Do you need a permit for the best hikes in El Chaltén?
You don’t need any permits for hiking the trails in El Chaltén, but visitors do need to pay an admission fee to stay in the Los Glaciares National Park. Children ages 12 and under enter at a reduced rate, while kids ages five and under enter free. If you book a guide, this fee will be part of the package. The free sites at El Huala in Lago Roca are primitive, so there are latrines but you’ll need to pack in your own water.
Do you need a guide for El Chaltén trekking?
You don’t need a guide to hike in the El Chaltén area of Argentina. The famous Fitz Roy Massif trek is well-marked and quite populated. You’re unlikely to run into any issues if you stay on main trails and are reasonability fit. In fact, most tourists who visit this El Chaltén day hike complete the tour in simple running shoes. If you opt for some of the more challenging hikes, however, you need intermediate level hiking skills. When registering for the trek, the national park authorities will also ask you about your previous experience and check your equipment.
While you aren’t required to hire a guide, it will only better your El Chaltén experience. Guided tours are similar to other outdoor activities like skiing or climbing, you can’t get to the next level if you don’t have someone more experienced to show you the way. Guides not only can lead you to a hidden swimming hole, but you’ll be ecstatic to have a helping hand when it comes to choosing a spot for your tent that’s sheltered from the wind.
Hiking El Chaltén is accessible for a range of skill levels
The required level of fitness for hikes in El Chaltén depends on the area you want to hike. The Fitz Roy Massif trek is completely beginner-friendly. I’ve seen people well in their seventies complete it successfully. D’Agostini Steps are for intermediate climbers only. You’ll need to be able to hike for a full day and have previous experience in ice trekking. The Huemul Pass requires additional technical knowledge and endurance. Not only will you hike for five days, but you’ll also need to carry a full backpack. All of the hikes are at high alpine elevation, so make sure you go through height exposure training before exploring in the mountains.

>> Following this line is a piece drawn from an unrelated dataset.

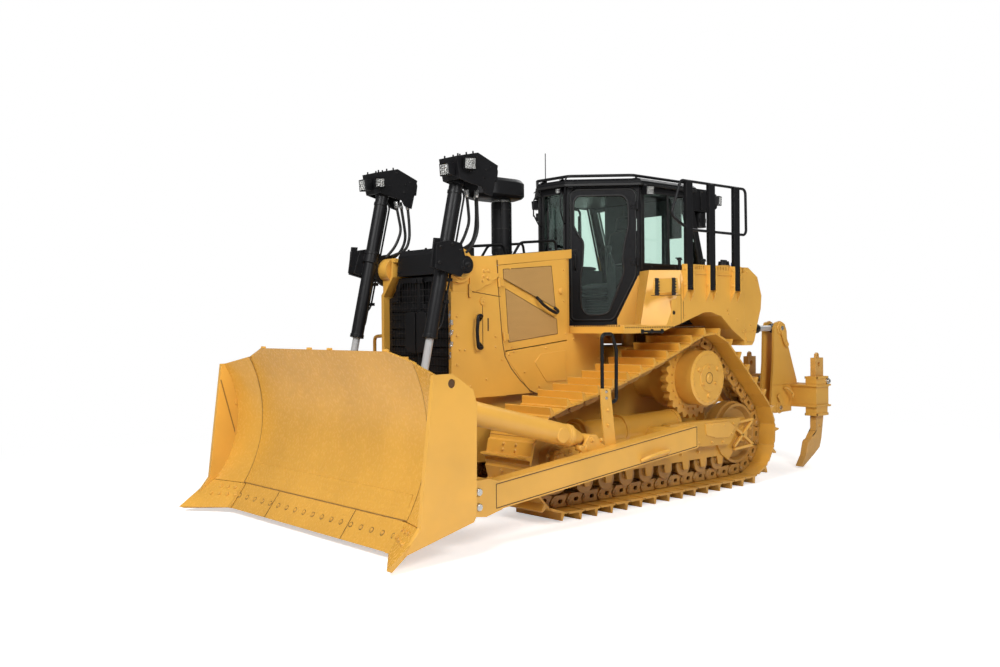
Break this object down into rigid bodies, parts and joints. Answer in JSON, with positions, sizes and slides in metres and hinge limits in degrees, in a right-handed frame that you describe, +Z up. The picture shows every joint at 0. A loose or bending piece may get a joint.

Dress for the Patagonia weather with plenty of layers
The best defense to Patagonia’s unpredictable weather is to bring and wear lots of layers. Start with warm base layers that are easy to take off, merino wool or quick-drying synthetics are preferred. Then finish up with a trusty waterproof jacket that can also block some of the wind. Nights in tents can get chilly, as you’ll be sleeping at the foot of a glacier. Additional puffy jackets, warm hats and gloves can be game changers at the campsite. Equipment-wise, beginner trails don’t require anything except regular walking shoes. Your ankles will have much better support from hiking boots, especially on steep parts of the trails.
Nothing goes bump in the night in Patagonia
Patagonia isn’t known for its bustling nightlife, which includes the wildlife that is quite shy and keeps hidden. The most prominent inhabitants of Los Glaciares are birds. As you hike through scenic Lunga forests, you’ll see woodpeckers. If you’re lucky, you might spot a Patagonian mara, a curious-looking rodent resembling a hare or even a Huemul, endemic species of Andean deer. As you venture deeper into the mountains and reach less-populated campgrounds, you need to keep food secure. Foxes tend to scavenge in people’s backpacks.
How do I get to El Chaltén?
The easiest option to get to El Chaltén is to fly into El Calafate, Argentina, from Buenos Aires. From there you can either rent a car or take a shuttle. El Chaltén stands at the base of the mountain and is a popular starting point for many hikes in Los Glaciares National Park. You’ll find everything you need for your trip in town. Just make sure you bring cash, as there are no ATMs in El Chaltén.